Your servants from the ISKCON India Scholars Board

p.s. As to how Śrīla Prabhupāda should be defended when attacked on some of the matters Kaunteya tried to address in his book, we present a vindication of a statement that Kaunteya’s book suggests was faulty on the part of Śrīla Prabhupāda. We hold this out as an example to follow in defending him:

An authentic exegesis of one of Śrīla Prabhupāda’s remarks contradicted by modern science

During a conversation with the GBC in Los Angeles, dated 25 May 1972, Śrīla Prabhupāda said:

The world is degrading to the lowest status, even less than animal. The animal also do not support homosex. They have never sex life between male to male.

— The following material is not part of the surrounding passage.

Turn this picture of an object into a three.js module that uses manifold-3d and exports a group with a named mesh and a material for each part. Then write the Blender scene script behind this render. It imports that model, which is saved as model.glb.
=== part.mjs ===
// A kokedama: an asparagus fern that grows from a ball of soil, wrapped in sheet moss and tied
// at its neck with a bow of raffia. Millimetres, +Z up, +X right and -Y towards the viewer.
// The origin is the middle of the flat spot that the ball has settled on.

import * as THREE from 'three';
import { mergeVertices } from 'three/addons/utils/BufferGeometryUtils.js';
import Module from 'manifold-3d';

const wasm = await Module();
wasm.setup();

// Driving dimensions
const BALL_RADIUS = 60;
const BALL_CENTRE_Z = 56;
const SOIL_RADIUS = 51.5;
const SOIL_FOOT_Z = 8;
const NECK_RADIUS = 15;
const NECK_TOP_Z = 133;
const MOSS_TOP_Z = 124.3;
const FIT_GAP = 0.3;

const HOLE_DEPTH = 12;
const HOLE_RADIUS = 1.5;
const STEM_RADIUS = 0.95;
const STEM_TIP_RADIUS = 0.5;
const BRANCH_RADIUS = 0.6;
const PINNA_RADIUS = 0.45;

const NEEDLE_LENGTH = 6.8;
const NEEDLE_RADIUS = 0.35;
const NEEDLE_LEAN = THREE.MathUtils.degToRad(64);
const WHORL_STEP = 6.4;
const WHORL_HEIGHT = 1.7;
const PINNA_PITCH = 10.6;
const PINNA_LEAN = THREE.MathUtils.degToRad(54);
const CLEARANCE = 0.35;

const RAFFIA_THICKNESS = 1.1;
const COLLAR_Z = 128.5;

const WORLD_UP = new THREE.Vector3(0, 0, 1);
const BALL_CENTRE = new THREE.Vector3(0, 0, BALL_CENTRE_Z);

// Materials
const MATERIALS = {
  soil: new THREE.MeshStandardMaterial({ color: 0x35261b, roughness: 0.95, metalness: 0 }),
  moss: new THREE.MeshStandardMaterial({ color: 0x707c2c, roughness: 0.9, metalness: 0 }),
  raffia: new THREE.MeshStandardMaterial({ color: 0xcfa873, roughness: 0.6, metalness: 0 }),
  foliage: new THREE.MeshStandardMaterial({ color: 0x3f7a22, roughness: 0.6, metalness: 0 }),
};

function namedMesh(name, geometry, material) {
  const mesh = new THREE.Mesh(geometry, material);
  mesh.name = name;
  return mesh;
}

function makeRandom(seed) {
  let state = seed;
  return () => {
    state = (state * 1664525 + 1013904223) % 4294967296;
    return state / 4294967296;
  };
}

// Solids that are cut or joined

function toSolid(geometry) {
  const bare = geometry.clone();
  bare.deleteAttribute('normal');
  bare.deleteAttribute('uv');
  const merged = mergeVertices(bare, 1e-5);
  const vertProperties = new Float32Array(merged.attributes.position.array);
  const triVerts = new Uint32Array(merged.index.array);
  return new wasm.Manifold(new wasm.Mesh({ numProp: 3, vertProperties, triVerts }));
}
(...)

 But in response to this statement, Kaunteya says:

It turns out that animals do engage in homosexual behavior: “Various forms of this are found in every major geographic region and every major animal group . . . documented in over 450 species of animals.” a comprehensive Wikipedia article explains, “In fact, apparent homosexual individuals are known from all of the 293 traditional domestic species, from sheep, cattle and horses to cats, dogs and budgerigars [parakeets].”[133]

And after some further discussion, Kaunteya concludes that Śrīla Prabhupāda’s statement contradicted by scientific evidence demonstrates that even a pure devotee can make the same kinds of mistakes that a conditioned soul can make.

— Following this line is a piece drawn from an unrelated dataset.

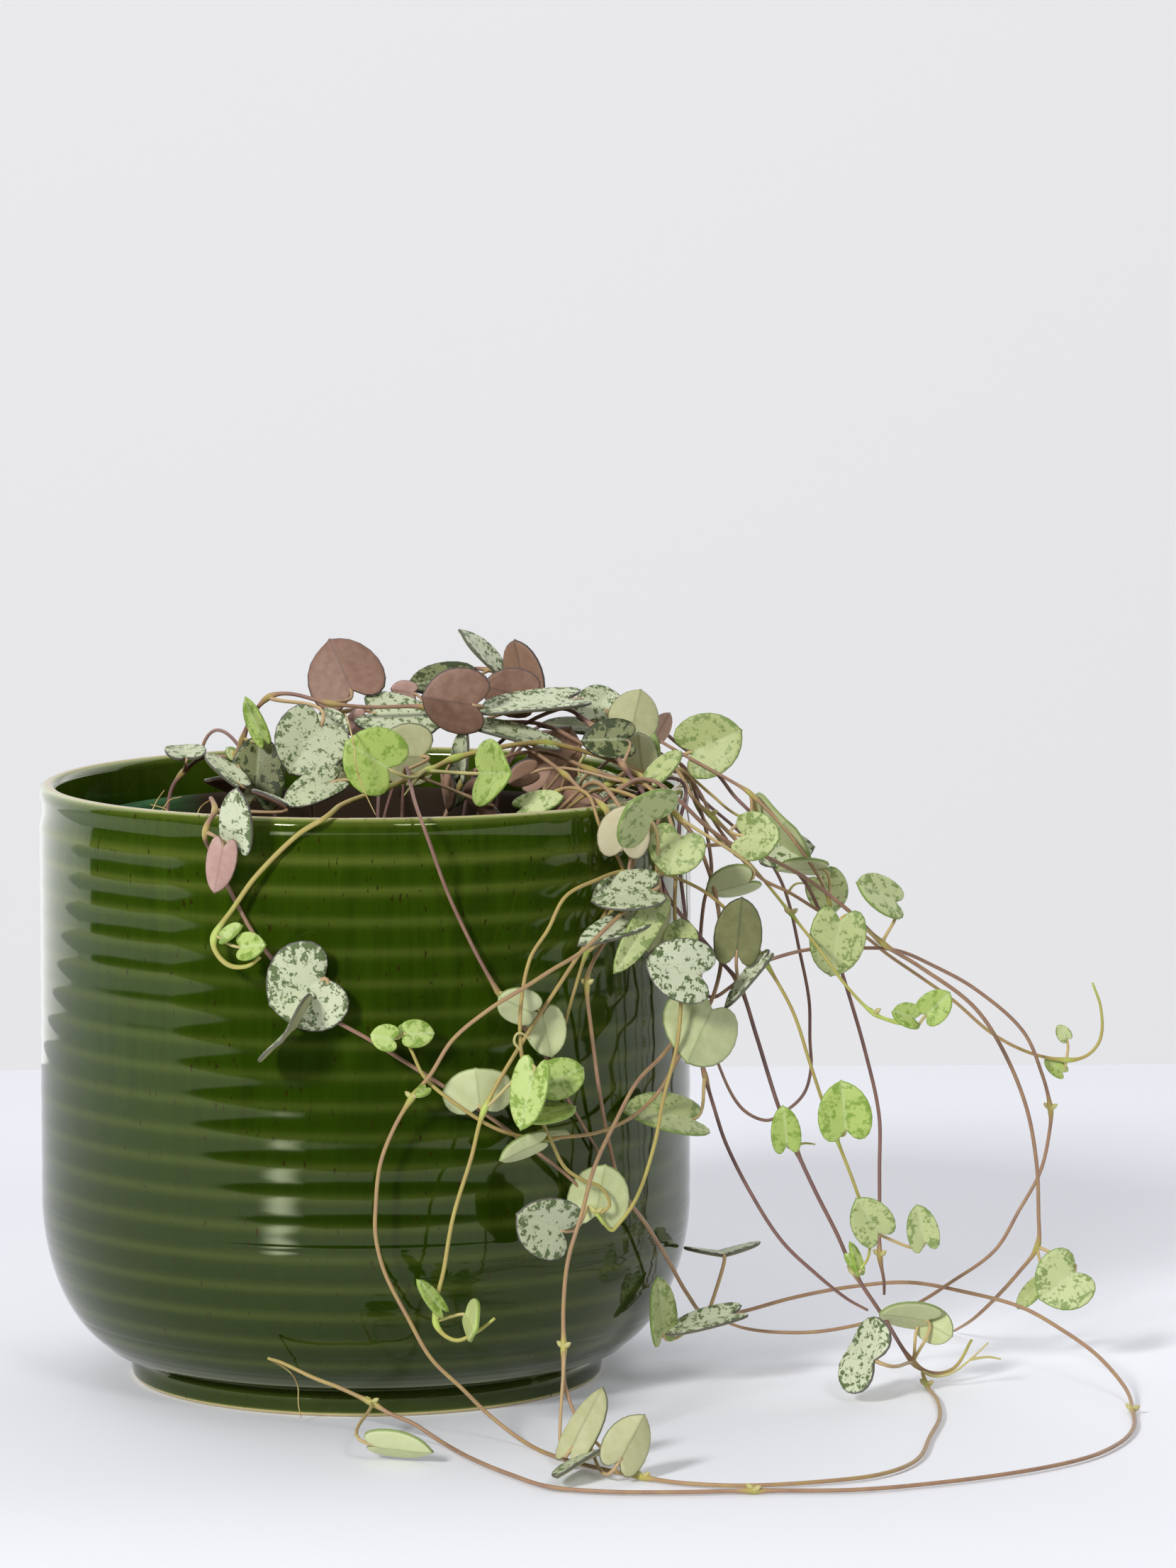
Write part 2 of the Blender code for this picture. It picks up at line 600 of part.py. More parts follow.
# The outer of the two long loops on the right
grow(
    "vine_12", 0.60, (50, 7),
    [
        (60, 6, 138), (72, 7, 141), (77, 8, 132), (80, 2, 117), (78, -2, 109), (77, -6, 100),
        (77, -10, 92), (79, -14, 89), (83, -20, 92), (88, -24, 97), (92, -24, 99), (101, -22, 101),
        (111, -20, 101), (121, -16, 100), (131, -8, 95), (141, -5, 89), (152, -2, 79), (157, 1, 68),
        (159, 2, 60), (159, 3, 55), (157, 4, 45), (152, 3, 36), (146, 0, 27), (135, -4, 20),
        (127, -8, 16), (117, -12, 13), (105, -14, 11), (95, -15, 11), (87, -15, 12), (81, -14, 14),
    ],
    [

    ],
)

# The stem that reaches furthest right, with a curled tip
grow(
    "vine_13", 0.55, (52, -3),
    [
        (63, 5, 138), (71, -4, 140), (74, -5, 139), (77, -7, 135), (80, -10, 129), (86, -14, 121),
        (91, -13, 116), (97, -13, 113), (105, -13, 108), (114, -12, 103), (120, -9, 98), (128, -4, 92),
        (136, -1, 86), (145, 2, 78), (154, 4, 73), (163, 5, 71), (168, 6, 72), (171, 6, 76),
        (171, 6, 83), (169, 6, 89),
    ],
    [
        (15, (163, 6, 76), (161, 6, 79), 3.5, (0, -3, 1)),
        (15, (162, 6, 68), (158, 6, 71), 4, (0, -3, 1)),
    ],
)

# The yellow stem that ends in young leaves
grow(
    "vine_14", 0.50, (51, 13),
    [
        (63, 9, 140), (72, 11, 141), (77, 10, 130), (82, 4, 123), (86, -2, 121), (90, -8, 117),
        (97, -20, 109), (103, -32, 102), (109, -34, 94), (115, -34, 88), (120, -34, 86),
        (125, -34, 85),
    ],
    [
        (10, (124, -36, 87), (119, -38, 89), 6.5, (0, -3, 2)),
        (11, (127, -35, 88), (132, -36, 93), 7.5, (0, -5, 1)),
    ],
)

# The stem that drops straight down on the right
grow(
    "vine_15", 0.60, (30, 28),
    [
        (38, 24, 146), (65, 7, 150), (73, 3, 145), (81, 0, 139), (85, -2, 134), (89, -4, 130),
        (95, -9, 122), (102, -9, 113), (108, -10, 98), (111, -10, 89), (115, -11, 75), (118, -12, 61),
        (118, -14, 49), (118, -15, 37), (118, -16, 29), (119, -16, 23), (119, -17, 20),
    ],
    [

    ],
)

# The thin stem that hooks back on the right
grow(
    "vine_16", 0.55, (46, 28),
    [
        (58, 26, 140), (69, 26, 141), (79, 26, 130), (87, 26, 123), (95, 28, 115), (99, 28, 107),
        (102, 26, 94), (104, 22, 83), (104, 18, 74), (104, 14, 68), (102, 8, 63), (97, 0, 60),
        (92, -6, 59), (86, -10, 63), (81, -14, 73), (79, -16, 81),
    ],
    [

    ],
)

# The dark stem that slants down to the right
grow(
    "vine_17", 0.60, (50, -21),
    [
        (65, -28, 140), (72, -29, 140), (71, -31, 131), (71, -34, 121), (72, -35, 112), (73, -34, 101),
        (73, -33, 90), (75, -31, 81), (77, -30, 73), (79, -29, 66), (82, -28, 57), (88, -27, 45),
        (95, -25, 34), (103, -23, 26), (110, -21, 20), (115, -20, 17),
    ],
    [
        (8, (73, -41, 65), (58, -51, 69), 12, (0, -3, 3)),
    ],
)

# The yellow-green stem with the sharp turn at its foot
grow(
    "vine_18", 0.60, (44, -28),
    [
        (57, -38, 140), (63, -40, 141), (69, -46, 131), (69, -52, 113), (70, -56, 104), (70, -60, 94),
        (69, -62, 85), (66, -62, 73), (64, -63, 63), (60, -63, 51), (55, -63, 44), (54, -63, 44),
        (51, -64, 48),
    ],
    [
        (4, (74, -62, 101), (62, -66, 105), 14.5, (0, -4, 1)),
        (4, (70, -58, 107), (70, -58, 113), 8, (0, -4, 1)),
    ],
)

# The short olive stem under the silver leaves
grow(
    "vine_19", 0.55, (30, -40),
    [
        (42, -48, 140), (49, -55, 141), (52, -58, 134), (58, -51, 120), (53, -55, 112), (49, -61, 106),
        (46, -63, 97), (43, -65, 87), (41, -67, 83),
    ],
    [
        (4, (62, -61, 114), (47, -71, 110), 9, (0, -2, 4)),
        (5, (64, -63, 116), (55, -71, 103), 7, (2, -2, 2)),
        (0, (35, -51, 137), (44, -52, 140), 7, (-1, -2, 2)),
    ],
)

# The longest stem: down the front, round on the right and back along the surface
grow(
    "vine_20", 0.65, (36, -39),
    [
        (49, -43, 141), (54, -50, 141), (59, -55, 131), (57, -57, 117), (54, -60, 110), (50, -61, 103),
        (49, -62, 99), (50, -60, 89), (52, -58, 74), (54, -56, 63), (57, -56, 52), (63, -47, 42),
        (68, -40, 33), (73, -30, 23), (78, -22, 16), (87, -10, 15), (99, -4, 17), (112, -2, 19),
        (126, -2, 20), (139, -4, 18), (151, -12, 16), (160, -20, 12), (167, -30, 8), (172, -42, 3),
        (172, -57, 1), (170, -76, 1), (165, -92, 1), (156, -107, 1), (141, -120, 1), (121, -131, 1),
        (103, -137, 1), (82, -137, 1), (65, -138, 1), (51, -137, 1), (39, -132, 1), (31, -120, 1),
        (23, -104, 1), (16, -85, 1), (10, -80, 4), (5, -79, 6), (1, -77, 8), (-6, -75, 11),
        (-12, -73, 13), (-19, -71, 16), (-22, -71, 17),
    ],
    [
        (3, (65, -54, 116), (63, -56, 105), 7, (0, 5, 0)),
        (14, (67, -34, 15), (66, -36, 28), 9, (2, -2, 0)),
        (14, (82, -20, 30), (81, -10, 29), 18, (0, -2, 4)),
        (14, (83, -30, 18), (68, -34, 15), 9, (0, -1, 3)),
        (40, (2, -103, 4), (14, -106, 3), 10, (0, 3, 3)),
    ],
)

# The brown stem that sweeps left and ends in a pair of small leaves
grow(
    "vine_21", 0.60, (43, -33),
    [
        (60, -41, 142), (67, -42, 140), (64, -50, 129), (66, -46, 119), (68, -45, 108), (70, -41, 97),
        (73, -39, 89), (72, -45, 84), (68, -50, 77), (65, -49, 72), (59, -56, 68), (51, -64, 66),
        (43, -70, 66), (38, -72, 66), (29, -77, 69), (20, -80, 75), (13, -80, 81), (10, -80, 87),
        (8, -80, 91),
    ],
    [
        (13, (38, -76, 66), (29, -80, 63), 6, (0, 4, 2)),
        (13, (38, -70, 66), (45, -66, 66), 5, (0, 2, 2)),
        (18, (6, -82, 90), (1, -82, 91), 6.2, (0, -5, 1)),
        (18, (9, -81, 91), (15, -80, 91), 6.4, (0, -5, 1)),
    ],
)
# ---------------------------------------------------------------- the stems behind the pot

BACK_STEMS = [(52, 72), (86, 96), (120, 58)]  # heading in degrees, and how far each hangs down
BACK_STEM_RADIUS = 0.6
BACK_ROOT = 43  # from the middle of the pot
BACK_CREST = [(58, 139), (70, 143), (79, 138)]  # (radius, height), over the lip
BACK_HANG = 80  # from the middle of the pot
BACK_FIRST_NODE = 118
NODE_SPACING = 24
NODE_SWING = 0.06  # radians to either side of the heading
LEAF_WIDTHS = (13, 18)
LEAF_ASPECT = 0.62  # how far a leaf hangs down, as a share of its width
LEAF_SPREAD = 0.4  # and how far it reaches sideways
STALK_ACROSS = 5
STALK_OUT = 3


def back_stem(number, angle, drop):
    """A stem that hangs down the pot's far side, with a pair of leaves at each node."""
    draw = random.Random(number)
    heading = math.radians(angle)
    out = Vector((math.cos(heading), math.sin(heading), 0))
    along_wall = Vector((-math.sin(heading), math.cos(heading), 0))

    def place(radius, height, swing=0.0):
        turn = heading + swing
        return round(radius * math.cos(turn)), round(radius * math.sin(turn)), round(height)

    route = [place(*point) for point in BACK_CREST]
    height = BACK_FIRST_NODE
    while height > BACK_CREST[-1][1] - 1 - drop:
        route.append(place(BACK_HANG, height, draw.uniform(-NODE_SWING, NODE_SWING)))
        height -= NODE_SPACING
    leaves = []
    for point in range(len(BACK_CREST), len(route)):
        for side in (-1, 1):
            width = draw.uniform(*LEAF_WIDTHS)
            across = along_wall * side
            lift = Vector((0, 0, draw.uniform(0, 3)))
            base = Vector(route[point]) + across * STALK_ACROSS + out * STALK_OUT + lift
            lean = out * draw.uniform(0, 4) - Vector((0, 0, width * LEAF_ASPECT))
            tip = base + across * width * LEAF_SPREAD + lean
            leaves.append((point, tuple(base), tuple(tip), width, tuple(out + Vector((0, 0, 0.4)))))
    root = place(BACK_ROOT, 0)[:2]
    grow(f"vine_{number}", BACK_STEM_RADIUS, root, route, leaves)


for number, (angle, drop) in enumerate(BACK_STEMS, start=22):
    back_stem(number, angle, drop)
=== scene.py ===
"""A string of hearts, Ceropegia woodii, trailing out of a ribbed stoneware pot with a green glaze.

Metres, +Z up, as in the CAD frame. Routes, leaves and other sizes are given in millimetres.
"""
import math
import random

import bmesh
import bpy
from mathutils import Matrix, Vector
from mathutils.geometry import interpolate_bezier


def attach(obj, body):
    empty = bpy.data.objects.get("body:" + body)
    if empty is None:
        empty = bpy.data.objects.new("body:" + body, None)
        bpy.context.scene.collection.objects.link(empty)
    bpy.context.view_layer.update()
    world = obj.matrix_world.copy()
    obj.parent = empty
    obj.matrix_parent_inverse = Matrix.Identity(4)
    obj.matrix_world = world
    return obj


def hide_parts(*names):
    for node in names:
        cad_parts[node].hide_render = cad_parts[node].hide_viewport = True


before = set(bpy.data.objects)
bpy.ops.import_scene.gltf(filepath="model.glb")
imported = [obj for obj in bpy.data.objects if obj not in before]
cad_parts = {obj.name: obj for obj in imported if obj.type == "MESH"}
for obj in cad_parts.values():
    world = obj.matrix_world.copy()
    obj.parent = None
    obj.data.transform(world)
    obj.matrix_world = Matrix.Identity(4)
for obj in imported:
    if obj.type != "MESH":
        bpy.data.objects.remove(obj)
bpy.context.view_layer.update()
MM = 0.001

# ------------------------------------------------------------------ camera
# A long lens a metre and a half away, a little above the lip and looking slightly down, so that
# the mouth of the pot shows as a thin ellipse.
CAMERA_PLACE = (0, -1.5373, 0.3126)
CAMERA_TILT = 6.525  # degrees below level
CAMERA_PAN = 1.913  # degrees to the right
FOCAL_LENGTH = 154.27
SENSOR_HEIGHT = 36

camera = bpy.data.objects.new("camera", bpy.data.cameras.new("camera"))
bpy.context.scene.collection.objects.link(camera)
camera.location = CAMERA_PLACE
camera.rotation_euler = (math.radians(90 - CAMERA_TILT), 0, math.radians(-CAMERA_PAN))
camera.data.sensor_fit = "VERTICAL"
camera.data.sensor_height = SENSOR_HEIGHT
camera.data.lens = FOCAL_LENGTH
camera.data.clip_start = 0.01
bpy.context.scene.camera = camera
bpy.context.scene.view_settings.view_transform = "Standard"

# ------------------------------------------------------------------ table, wall and lights
# A white laminate table, with a painted wall well behind it. The table ends not far in front of
# the pot, and the glaze mirrors that edge. Softboxes stand on the left and on the right, and a wide
# one hangs overhead.
TABLE_X = (-0.92, 0.95)
TABLE_Y = (-0.35, 0.449)
WALL_Y = 2.2  # so far behind the table that a camera fits between them
WALL_Z = (-1.2, 5.5)


def linear(code):
    """An sRGB hex colour as the linear values that a shader takes."""
    shares = [int(code[i : i + 2], 16) / 255 for i in (1, 3, 5)]
    return (*(s / 12.92 if s < 0.04045 else ((s + 0.055) / 1.055) ** 2.4 for s in shares), 1)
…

Srila Prabhupada saying that animals “do not support homosex” appears to corroborate the principle that his words should be taken as completely authoritative when based on sastra, but not necessarily in areas not directly illuminated by scriptural revelation. Srila Prabhupada views on non-sastric topics (or in fields for which he didn’t not possess a specialized expertise) could presumably have been affected by his cultural background and by the data, possibly inaccurate or incomplete, available to him.[134]

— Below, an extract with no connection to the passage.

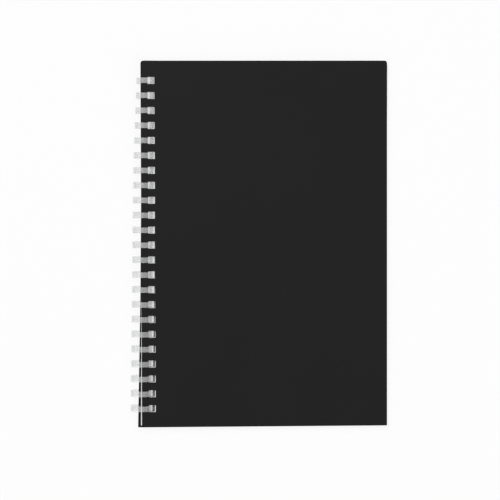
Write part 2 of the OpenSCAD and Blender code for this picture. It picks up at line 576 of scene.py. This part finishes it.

This understanding is rejected because it requires us to believe that Śrīla Prabhupāda is affected by the four defects of a conditioned soul; in the body of a pure devotee, there can be no faulty cognitions or transmissions of knowledge on account of bhrama, pramāda, vipralipsā and karaṇāpāṭava. But there are plausible, alternative understandings of Śrīla Prabhupāda’s statement that are compatible with the characteristics of a pure devotee as described in śāstra.

This is one such understanding:

Modern scientific consensus may or may not contradict Śrīla Prabhupāda’s comment that there is no homosexuality among animals. But when it does, it gives rise to the following doubt: how could a pure devotee’s perception, which is free from the four defects, be false?

In order to settle this doubt, first we should not be in any doubt whatsoever about Śrīla Prabhupāda’s status as a pure devotee and the implications of that status. A proper understanding must begin with the words of guru, sādhu and śāstra. We cannot form an opinion based merely upon modern scientific consensus, as it has a history of biased research, unreliable communication, and faulty analysis.

Even accepting the modern scientific consensus that homosexual behavior is found among animals, Śrīla Prabhupāda’s comment is not in the least rendered false. In this regard, the logic of āmravana-nyāya (the “logic of the mango-forest”) says that if mangoes are found prominently in some forest, then it is still considered “forest of mangoes” even if there are some other trees present.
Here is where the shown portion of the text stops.